Italians see their country in a severe decline, with growing economic insecurity, incompetent and corrupt public administration (see: Naples’ garbage crisis), sclerotic bureaucracy, and the pervasiveness of organized crime. Certainly there is historical precedent for nations turning to authoritarian conservatives under chaotic and dispiriting conditions such as these.
But there’s another factor in Italy’s rightward lurch. It’s one that has less to do with a justified anger at government failures, although it is associated with socioeconomic decline. As The Independent’s Rome correspondent Peter Popham noted in his analysis of the elections, “The crude and simple appeal of fascism has always been to blood and soil, and so it remains today.” Racism, xenophobia, and other forms of intolerance have been given sanction by the right, and we're likely to see their uninhibited and unapologetic expression, especially since Berlusconi’s government is entirely of the right. Just witness the violent rhetoric of Lega Nord.

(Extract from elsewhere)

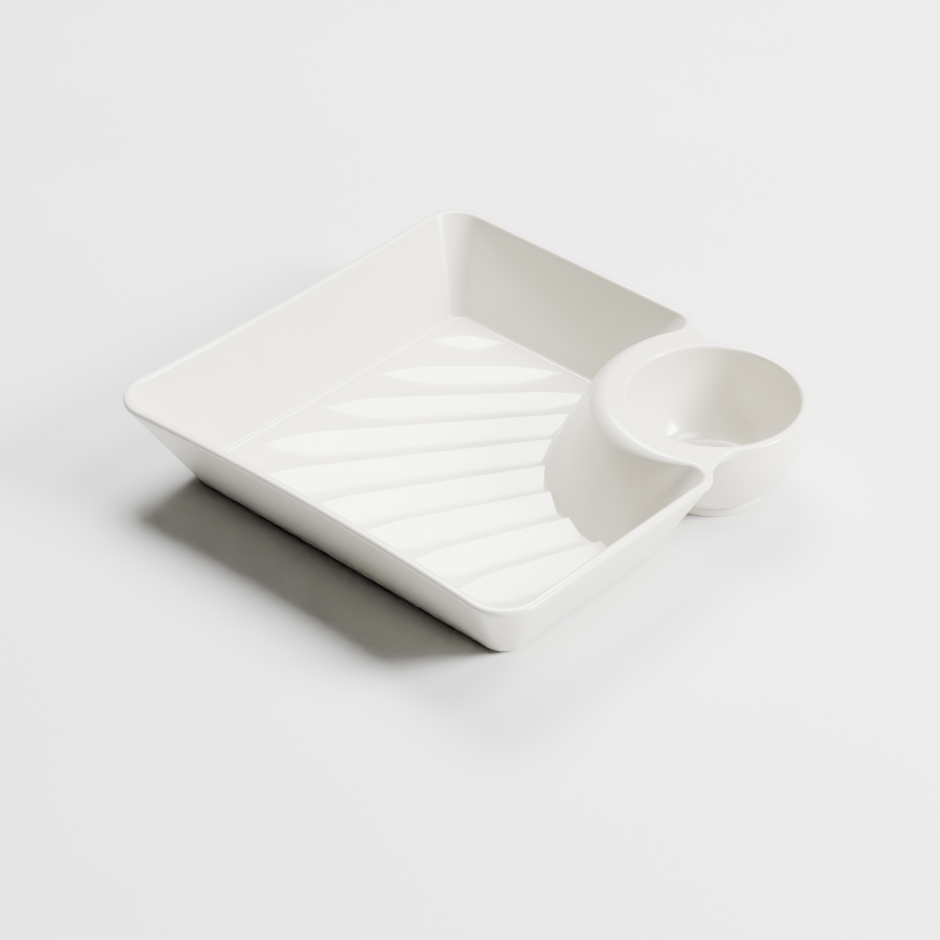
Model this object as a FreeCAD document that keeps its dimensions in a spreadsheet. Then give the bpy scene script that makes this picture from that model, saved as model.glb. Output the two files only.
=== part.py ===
"""Chip and dip server: a square tray with sloping walls and a round dip cup in one corner.

The whole server is one moulding. It is built here as the regions of that moulding, each a closed
solid that meets its neighbours face to face. Millimetres, +Z up. The server rests on Z = 0 and the
origin is under the middle of its bounding box. The cup stands at the +X +Y corner.
"""
import FreeCAD, Part
import math
import os
import Sketcher
from FreeCAD import Placement, Rotation, Vector

os.makedirs("parts", exist_ok=True)
doc = FreeCAD.newDocument("ChipAndDipServer")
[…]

Despite Berlusconi’s clear majority, his is likely to be a government of crisis. Italy’s economy has been in bad shape for a while, and the fallout from our recession hasn’t even really hit Europe yet. Growth is the lowest in Europe and wages are low and stagnant. Berlusconi himself acknowledges the crisis of Italian capitalism, saying that his government will have to do “unpopular things” and that “sacrifices” will be needed. Guess who will be expected to bear the brunt of those “sacrifices.” It won’t be the rich who will suffer from cuts in public spending and economic privatization. So in this sense you’re certainly right to say the crisis is not only Italy’s and is a more general problem of the capitalist West. American workers have been experiencing these conditions under both the Democrats and even more egregiously, under Bush and the Republicans.
The bridge to Sicily, if it goes forward, will be a boondoggle that would benefit mainly the Mafia and the corrupt political and business interests aligned with it. It’s a bad idea, as its opponents in Italy convincingly have argued.